*Problem statement:* Within the data that follows, set down exactly the lines from the one containing "at the top." through the one containing "in imported if", both ends included.

begin Data rows

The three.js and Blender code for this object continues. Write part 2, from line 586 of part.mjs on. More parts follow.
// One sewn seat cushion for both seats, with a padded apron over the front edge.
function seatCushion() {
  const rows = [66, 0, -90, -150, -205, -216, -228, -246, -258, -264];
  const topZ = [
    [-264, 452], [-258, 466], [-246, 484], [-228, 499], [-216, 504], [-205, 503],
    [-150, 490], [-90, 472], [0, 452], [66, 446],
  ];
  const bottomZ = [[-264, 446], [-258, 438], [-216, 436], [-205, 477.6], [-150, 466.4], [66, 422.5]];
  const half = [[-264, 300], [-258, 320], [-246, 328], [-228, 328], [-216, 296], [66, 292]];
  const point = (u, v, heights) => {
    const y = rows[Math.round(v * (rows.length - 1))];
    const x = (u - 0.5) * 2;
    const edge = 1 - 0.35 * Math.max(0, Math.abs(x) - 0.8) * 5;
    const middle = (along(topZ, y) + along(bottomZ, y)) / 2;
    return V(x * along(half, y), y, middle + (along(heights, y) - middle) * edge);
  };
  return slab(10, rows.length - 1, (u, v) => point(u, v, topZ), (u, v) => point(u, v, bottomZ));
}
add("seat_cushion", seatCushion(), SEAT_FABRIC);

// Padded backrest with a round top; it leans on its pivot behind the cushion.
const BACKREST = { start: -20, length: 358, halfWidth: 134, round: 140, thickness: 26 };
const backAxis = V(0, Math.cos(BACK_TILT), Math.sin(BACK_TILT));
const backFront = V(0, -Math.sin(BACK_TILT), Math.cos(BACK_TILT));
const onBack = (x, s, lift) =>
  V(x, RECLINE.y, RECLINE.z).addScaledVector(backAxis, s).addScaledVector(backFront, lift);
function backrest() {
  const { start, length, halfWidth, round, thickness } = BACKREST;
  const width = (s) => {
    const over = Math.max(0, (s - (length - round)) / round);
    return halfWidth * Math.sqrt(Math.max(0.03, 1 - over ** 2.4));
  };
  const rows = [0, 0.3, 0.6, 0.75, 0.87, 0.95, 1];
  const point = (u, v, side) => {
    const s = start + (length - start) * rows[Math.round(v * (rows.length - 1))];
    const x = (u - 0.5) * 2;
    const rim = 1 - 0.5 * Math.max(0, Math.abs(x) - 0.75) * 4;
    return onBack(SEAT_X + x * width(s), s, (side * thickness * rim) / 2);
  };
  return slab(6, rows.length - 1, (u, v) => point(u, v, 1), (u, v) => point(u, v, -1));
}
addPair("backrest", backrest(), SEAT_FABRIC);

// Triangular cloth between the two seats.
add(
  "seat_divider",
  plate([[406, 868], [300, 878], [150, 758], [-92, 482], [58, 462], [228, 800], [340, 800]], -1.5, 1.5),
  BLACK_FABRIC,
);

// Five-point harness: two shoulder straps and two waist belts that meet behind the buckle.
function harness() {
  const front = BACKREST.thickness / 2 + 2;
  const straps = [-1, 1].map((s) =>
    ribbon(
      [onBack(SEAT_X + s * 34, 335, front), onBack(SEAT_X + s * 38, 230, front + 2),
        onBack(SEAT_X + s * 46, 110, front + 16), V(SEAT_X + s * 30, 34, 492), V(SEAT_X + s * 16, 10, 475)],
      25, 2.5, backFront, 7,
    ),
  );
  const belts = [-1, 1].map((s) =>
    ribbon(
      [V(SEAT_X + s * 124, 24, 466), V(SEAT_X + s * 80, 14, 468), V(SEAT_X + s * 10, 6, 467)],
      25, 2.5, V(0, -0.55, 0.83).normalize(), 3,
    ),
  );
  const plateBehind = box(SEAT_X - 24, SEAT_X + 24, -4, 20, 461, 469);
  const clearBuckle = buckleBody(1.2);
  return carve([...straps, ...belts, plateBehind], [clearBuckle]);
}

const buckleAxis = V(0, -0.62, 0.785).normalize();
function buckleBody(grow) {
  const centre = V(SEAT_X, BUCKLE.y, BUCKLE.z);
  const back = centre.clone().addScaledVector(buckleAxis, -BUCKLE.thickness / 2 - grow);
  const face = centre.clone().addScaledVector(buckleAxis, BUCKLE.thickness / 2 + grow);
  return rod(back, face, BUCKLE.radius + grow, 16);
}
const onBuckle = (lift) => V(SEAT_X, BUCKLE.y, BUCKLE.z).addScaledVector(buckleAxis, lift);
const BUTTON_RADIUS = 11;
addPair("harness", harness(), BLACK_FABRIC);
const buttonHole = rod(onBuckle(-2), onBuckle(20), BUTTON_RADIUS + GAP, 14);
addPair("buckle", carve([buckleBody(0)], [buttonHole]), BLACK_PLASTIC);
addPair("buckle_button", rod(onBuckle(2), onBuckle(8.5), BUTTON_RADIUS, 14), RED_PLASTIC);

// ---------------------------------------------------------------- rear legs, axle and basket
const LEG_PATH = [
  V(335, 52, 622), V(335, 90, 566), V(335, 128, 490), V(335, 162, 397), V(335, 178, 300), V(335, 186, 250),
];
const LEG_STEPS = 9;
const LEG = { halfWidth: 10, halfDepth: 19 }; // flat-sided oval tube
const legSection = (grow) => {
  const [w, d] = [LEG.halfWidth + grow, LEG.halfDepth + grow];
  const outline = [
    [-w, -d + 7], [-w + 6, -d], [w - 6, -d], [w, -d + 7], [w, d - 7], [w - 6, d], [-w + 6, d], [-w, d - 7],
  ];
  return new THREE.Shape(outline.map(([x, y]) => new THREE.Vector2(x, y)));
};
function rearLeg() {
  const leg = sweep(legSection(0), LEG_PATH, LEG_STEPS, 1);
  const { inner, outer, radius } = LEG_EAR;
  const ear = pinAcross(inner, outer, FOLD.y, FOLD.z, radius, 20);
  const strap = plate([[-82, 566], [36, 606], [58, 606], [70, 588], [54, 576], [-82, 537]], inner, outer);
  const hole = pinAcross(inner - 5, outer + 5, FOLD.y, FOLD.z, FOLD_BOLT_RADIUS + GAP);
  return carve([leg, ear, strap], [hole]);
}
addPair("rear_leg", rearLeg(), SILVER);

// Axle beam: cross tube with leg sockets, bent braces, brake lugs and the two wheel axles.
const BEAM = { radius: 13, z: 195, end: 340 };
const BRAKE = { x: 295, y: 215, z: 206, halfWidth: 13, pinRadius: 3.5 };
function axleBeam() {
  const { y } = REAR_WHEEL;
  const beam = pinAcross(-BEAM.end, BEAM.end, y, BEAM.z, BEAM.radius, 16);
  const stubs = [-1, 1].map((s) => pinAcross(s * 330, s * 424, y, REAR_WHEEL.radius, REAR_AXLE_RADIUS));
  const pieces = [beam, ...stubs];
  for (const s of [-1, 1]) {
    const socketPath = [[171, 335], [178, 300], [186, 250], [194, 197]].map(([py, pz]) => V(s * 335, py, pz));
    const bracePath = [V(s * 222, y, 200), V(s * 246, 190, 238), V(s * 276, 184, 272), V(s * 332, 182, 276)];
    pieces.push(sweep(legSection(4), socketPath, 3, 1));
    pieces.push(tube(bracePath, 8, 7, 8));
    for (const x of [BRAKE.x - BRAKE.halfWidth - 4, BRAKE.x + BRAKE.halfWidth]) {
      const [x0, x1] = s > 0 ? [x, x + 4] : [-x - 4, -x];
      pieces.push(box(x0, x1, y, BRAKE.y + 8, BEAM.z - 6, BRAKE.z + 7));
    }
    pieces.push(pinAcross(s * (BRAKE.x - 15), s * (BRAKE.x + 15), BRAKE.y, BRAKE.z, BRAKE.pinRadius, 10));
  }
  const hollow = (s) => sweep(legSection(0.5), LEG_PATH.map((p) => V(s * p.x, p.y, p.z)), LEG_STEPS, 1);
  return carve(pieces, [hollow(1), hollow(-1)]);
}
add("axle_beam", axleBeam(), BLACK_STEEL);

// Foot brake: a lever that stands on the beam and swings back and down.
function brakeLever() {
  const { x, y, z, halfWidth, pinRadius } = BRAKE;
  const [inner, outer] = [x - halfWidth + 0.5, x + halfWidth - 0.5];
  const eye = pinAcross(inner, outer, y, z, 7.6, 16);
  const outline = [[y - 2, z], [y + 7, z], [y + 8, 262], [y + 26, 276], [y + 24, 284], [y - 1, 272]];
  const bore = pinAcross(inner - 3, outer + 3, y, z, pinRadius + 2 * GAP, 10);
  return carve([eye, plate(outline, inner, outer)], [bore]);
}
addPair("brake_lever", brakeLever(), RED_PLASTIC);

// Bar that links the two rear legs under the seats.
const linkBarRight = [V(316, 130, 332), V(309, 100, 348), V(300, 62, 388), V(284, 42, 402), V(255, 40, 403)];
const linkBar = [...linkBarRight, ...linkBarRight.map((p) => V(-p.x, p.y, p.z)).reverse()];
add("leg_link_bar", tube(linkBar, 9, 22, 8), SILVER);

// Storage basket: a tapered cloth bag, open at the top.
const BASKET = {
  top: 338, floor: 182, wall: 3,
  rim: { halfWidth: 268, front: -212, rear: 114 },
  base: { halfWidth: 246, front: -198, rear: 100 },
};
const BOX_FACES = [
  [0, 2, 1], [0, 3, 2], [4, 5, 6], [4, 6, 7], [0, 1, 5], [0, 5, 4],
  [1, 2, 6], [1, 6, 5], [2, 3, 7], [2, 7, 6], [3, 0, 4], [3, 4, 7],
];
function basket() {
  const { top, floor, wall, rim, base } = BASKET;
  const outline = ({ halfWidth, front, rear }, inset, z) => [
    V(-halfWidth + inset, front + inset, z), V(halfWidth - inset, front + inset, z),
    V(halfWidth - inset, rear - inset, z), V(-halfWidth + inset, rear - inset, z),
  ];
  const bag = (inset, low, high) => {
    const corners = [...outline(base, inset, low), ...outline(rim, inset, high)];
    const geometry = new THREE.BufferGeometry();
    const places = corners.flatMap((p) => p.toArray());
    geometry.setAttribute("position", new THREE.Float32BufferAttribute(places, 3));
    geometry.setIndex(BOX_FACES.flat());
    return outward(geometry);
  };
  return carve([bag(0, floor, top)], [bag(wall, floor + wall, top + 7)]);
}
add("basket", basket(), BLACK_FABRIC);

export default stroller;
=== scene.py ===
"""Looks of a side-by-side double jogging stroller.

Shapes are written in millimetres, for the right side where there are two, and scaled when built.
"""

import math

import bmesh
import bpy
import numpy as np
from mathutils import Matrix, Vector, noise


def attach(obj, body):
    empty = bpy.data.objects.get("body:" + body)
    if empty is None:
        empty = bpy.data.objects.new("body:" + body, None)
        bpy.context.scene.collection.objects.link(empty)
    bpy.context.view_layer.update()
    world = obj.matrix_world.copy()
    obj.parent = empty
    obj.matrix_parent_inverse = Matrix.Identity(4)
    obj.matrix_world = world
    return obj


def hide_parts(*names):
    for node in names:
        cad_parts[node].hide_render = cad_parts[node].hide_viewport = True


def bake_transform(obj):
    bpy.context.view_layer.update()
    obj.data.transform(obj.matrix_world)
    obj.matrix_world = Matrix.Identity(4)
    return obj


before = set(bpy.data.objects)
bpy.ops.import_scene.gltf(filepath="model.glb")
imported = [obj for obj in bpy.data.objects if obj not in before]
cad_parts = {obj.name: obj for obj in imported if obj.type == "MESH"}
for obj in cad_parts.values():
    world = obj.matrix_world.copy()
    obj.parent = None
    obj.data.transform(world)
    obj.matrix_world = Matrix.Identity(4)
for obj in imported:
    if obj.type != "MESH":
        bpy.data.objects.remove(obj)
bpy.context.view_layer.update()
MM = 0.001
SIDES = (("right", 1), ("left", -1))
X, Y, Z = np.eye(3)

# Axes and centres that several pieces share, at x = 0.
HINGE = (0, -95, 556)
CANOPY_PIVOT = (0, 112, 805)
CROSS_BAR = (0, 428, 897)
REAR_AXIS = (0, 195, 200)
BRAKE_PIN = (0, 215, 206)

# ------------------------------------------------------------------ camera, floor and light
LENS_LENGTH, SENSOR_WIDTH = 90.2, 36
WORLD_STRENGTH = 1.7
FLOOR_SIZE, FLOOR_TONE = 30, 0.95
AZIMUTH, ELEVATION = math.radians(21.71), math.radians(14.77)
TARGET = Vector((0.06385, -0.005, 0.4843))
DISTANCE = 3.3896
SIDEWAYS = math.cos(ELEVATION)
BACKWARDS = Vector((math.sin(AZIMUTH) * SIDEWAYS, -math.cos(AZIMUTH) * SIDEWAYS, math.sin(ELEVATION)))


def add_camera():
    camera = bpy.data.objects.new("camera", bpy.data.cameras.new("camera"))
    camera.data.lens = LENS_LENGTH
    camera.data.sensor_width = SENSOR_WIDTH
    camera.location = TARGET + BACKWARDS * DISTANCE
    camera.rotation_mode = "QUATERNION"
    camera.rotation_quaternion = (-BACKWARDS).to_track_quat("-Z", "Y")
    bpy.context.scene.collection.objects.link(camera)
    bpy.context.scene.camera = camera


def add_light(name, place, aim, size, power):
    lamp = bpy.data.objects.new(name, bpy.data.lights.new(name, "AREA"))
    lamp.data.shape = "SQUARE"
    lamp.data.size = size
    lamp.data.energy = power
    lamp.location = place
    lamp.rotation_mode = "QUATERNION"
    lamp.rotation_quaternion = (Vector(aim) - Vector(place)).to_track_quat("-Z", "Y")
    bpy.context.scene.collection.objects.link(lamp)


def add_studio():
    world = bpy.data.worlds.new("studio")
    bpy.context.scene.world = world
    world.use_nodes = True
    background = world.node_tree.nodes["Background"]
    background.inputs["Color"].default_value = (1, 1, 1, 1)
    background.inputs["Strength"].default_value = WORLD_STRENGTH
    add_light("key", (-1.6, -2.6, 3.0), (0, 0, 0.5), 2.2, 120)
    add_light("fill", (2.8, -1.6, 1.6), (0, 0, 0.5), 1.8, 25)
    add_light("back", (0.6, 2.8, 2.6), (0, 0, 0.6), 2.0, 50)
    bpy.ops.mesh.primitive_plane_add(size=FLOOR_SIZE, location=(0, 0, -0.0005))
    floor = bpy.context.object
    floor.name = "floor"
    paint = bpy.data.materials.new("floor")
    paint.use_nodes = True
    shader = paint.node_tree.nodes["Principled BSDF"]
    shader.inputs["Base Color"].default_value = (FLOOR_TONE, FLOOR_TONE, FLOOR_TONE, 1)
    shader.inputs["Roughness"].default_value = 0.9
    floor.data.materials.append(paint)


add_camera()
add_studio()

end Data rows
begin Data rows

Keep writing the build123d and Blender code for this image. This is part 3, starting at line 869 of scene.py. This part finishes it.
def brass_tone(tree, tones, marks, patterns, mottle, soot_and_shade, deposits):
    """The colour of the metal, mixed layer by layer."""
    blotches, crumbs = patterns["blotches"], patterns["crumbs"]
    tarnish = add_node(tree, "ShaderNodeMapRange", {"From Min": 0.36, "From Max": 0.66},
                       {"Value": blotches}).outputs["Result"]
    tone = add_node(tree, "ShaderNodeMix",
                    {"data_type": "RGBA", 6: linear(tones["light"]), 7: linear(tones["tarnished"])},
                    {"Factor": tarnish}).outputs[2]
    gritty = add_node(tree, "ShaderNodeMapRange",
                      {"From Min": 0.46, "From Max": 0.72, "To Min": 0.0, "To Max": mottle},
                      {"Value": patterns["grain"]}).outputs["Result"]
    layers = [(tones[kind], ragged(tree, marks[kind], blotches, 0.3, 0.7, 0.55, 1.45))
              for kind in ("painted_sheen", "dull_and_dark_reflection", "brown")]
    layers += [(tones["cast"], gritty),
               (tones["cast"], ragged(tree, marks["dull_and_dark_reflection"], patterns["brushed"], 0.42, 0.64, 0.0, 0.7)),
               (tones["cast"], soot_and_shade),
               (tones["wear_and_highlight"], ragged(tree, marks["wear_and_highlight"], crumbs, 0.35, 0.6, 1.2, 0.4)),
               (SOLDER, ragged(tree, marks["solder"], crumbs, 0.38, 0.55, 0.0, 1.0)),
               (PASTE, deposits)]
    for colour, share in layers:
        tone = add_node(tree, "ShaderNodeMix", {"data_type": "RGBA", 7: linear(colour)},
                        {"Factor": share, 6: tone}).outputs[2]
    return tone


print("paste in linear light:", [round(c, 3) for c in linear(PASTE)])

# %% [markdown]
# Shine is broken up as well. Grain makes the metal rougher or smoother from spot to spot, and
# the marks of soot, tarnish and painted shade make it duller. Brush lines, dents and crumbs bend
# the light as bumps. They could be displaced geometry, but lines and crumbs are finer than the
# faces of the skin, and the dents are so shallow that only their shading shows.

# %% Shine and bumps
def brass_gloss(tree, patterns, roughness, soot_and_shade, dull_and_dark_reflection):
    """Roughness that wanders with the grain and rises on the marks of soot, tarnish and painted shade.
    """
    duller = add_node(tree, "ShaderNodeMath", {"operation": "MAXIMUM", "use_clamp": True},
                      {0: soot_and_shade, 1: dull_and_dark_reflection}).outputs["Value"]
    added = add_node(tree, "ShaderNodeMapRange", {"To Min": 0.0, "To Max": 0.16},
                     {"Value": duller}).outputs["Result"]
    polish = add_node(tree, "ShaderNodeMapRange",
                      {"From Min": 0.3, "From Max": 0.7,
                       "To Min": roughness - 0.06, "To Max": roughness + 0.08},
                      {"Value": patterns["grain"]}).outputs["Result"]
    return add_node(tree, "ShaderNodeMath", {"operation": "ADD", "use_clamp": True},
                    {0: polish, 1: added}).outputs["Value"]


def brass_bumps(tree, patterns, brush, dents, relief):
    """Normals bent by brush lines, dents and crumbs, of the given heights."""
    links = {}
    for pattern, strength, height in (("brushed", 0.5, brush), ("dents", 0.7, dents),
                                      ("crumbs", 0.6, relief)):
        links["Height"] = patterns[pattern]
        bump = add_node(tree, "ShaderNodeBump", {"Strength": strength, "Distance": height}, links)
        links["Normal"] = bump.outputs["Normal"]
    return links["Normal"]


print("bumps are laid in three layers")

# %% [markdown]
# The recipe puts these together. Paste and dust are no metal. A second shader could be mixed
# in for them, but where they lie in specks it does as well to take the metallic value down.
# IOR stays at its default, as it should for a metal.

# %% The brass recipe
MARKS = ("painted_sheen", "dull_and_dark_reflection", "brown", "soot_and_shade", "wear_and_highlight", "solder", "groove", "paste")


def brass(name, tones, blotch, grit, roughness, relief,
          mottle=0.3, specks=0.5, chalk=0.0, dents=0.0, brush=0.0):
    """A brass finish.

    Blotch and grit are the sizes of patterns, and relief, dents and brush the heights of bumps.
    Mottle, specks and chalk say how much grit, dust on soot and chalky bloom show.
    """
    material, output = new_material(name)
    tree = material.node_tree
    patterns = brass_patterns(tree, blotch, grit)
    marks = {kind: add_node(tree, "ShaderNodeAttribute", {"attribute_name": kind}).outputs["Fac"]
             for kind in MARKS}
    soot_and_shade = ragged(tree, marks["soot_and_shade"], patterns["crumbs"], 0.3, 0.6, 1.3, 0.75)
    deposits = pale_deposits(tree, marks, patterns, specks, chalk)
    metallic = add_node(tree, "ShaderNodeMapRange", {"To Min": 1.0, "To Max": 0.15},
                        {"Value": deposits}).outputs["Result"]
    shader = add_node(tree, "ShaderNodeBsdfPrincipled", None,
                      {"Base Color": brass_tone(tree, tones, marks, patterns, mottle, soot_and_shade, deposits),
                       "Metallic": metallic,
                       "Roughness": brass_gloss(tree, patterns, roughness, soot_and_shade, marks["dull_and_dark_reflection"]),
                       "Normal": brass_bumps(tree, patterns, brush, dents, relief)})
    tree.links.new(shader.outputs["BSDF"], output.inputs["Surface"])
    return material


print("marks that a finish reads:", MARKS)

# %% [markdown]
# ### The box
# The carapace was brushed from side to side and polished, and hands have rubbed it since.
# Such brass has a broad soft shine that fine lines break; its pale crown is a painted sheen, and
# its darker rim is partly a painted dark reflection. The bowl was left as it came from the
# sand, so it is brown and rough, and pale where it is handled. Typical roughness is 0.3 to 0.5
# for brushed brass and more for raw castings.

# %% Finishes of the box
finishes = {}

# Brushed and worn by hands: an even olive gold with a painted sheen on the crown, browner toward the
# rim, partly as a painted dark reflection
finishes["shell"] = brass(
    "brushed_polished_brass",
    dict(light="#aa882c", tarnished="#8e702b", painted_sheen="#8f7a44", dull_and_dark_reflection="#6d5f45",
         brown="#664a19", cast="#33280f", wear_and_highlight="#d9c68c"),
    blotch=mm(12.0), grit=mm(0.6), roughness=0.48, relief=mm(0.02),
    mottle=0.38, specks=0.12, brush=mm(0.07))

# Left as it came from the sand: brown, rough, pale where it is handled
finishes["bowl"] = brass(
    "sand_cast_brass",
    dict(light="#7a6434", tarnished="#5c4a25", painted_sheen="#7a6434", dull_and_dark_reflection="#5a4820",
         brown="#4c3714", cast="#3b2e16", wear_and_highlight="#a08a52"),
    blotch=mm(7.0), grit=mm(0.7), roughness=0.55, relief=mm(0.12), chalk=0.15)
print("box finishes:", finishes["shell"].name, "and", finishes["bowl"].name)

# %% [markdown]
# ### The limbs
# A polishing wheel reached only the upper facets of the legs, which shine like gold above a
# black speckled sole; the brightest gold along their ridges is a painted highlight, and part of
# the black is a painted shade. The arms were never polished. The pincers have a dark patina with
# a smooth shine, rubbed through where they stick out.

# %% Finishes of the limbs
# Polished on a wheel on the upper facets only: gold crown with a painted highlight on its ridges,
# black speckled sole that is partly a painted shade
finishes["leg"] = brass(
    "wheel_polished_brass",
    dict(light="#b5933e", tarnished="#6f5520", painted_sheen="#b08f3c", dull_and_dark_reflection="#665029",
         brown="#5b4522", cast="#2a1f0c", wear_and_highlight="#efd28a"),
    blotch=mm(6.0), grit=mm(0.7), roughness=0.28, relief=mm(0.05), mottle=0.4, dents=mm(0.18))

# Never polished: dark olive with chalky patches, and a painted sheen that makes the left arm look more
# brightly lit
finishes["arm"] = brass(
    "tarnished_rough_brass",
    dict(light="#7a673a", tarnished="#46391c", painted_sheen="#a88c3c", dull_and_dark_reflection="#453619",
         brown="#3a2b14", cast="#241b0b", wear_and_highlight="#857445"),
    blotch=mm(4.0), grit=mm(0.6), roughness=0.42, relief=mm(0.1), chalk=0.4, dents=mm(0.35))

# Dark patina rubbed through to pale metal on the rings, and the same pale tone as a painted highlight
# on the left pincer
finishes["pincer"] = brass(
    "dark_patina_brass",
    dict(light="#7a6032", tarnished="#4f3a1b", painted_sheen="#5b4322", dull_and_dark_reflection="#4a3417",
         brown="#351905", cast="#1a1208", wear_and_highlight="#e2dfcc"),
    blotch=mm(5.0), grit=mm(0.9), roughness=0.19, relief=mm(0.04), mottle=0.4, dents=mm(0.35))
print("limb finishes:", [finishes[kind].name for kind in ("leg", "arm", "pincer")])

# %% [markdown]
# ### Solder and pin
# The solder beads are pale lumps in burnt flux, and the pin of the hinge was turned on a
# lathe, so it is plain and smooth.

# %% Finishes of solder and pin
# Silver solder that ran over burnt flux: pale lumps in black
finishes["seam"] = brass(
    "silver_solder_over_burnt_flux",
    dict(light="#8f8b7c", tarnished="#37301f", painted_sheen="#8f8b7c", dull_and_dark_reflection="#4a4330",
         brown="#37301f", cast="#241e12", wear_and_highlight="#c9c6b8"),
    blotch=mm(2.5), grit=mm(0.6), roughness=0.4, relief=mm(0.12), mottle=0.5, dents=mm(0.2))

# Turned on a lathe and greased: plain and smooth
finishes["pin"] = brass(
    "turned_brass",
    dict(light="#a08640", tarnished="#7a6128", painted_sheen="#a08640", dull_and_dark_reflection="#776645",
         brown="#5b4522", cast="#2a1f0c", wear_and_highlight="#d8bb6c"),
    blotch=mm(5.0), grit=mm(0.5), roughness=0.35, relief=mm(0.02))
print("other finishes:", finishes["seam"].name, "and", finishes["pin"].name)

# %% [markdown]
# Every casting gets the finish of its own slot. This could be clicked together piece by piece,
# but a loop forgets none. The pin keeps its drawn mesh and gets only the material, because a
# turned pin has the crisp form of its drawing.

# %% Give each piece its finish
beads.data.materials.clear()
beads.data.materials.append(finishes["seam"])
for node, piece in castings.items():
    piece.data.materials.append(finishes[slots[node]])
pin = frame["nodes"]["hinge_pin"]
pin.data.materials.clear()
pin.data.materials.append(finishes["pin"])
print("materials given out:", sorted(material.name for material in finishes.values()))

end Data rows

*Result of the exercise:*
// Storage basket: a tapered cloth bag, open at the top.
const BASKET = {
  top: 338, floor: 182, wall: 3,
  rim: { halfWidth: 268, front: -212, rear: 114 },
  base: { halfWidth: 246, front: -198, rear: 100 },
};
const BOX_FACES = [
  [0, 2, 1], [0, 3, 2], [4, 5, 6], [4, 6, 7], [0, 1, 5], [0, 5, 4],
  [1, 2, 6], [1, 6, 5], [2, 3, 7], [2, 7, 6], [3, 0, 4], [3, 4, 7],
];
function basket() {
  const { top, floor, wall, rim, base } = BASKET;
  const outline = ({ halfWidth, front, rear }, inset, z) => [
    V(-halfWidth + inset, front + inset, z), V(halfWidth - inset, front + inset, z),
    V(halfWidth - inset, rear - inset, z), V(-halfWidth + inset, rear - inset, z),
  ];
  const bag = (inset, low, high) => {
    const corners = [...outline(base, inset, low), ...outline(rim, inset, high)];
    const geometry = new THREE.BufferGeometry();
    const places = corners.flatMap((p) => p.toArray());
    geometry.setAttribute("position", new THREE.Float32BufferAttribute(places, 3));
    geometry.setIndex(BOX_FACES.flat());
    return outward(geometry);
  };
  return carve([bag(0, floor, top)], [bag(wall, floor + wall, top + 7)]);
}
add("basket", basket(), BLACK_FABRIC);

export default stroller;
=== scene.py ===
"""Looks of a side-by-side double jogging stroller.

Shapes are written in millimetres, for the right side where there are two, and scaled when built.
"""

import math

import bmesh
import bpy
import numpy as np
from mathutils import Matrix, Vector, noise


def attach(obj, body):
    empty = bpy.data.objects.get("body:" + body)
    if empty is None:
        empty = bpy.data.objects.new("body:" + body, None)
        bpy.context.scene.collection.objects.link(empty)
    bpy.context.view_layer.update()
    world = obj.matrix_world.copy()
    obj.parent = empty
    obj.matrix_parent_inverse = Matrix.Identity(4)
    obj.matrix_world = world
    return obj


def hide_parts(*names):
    for node in names:
        cad_parts[node].hide_render = cad_parts[node].hide_viewport = True


def bake_transform(obj):
    bpy.context.view_layer.update()
    obj.data.transform(obj.matrix_world)
    obj.matrix_world = Matrix.Identity(4)
    return obj


before = set(bpy.data.objects)
bpy.ops.import_scene.gltf(filepath="model.glb")
imported = [obj for obj in bpy.data.objects if obj not in before]
cad_parts = {obj.name: obj for obj in imported if obj.type == "MESH"}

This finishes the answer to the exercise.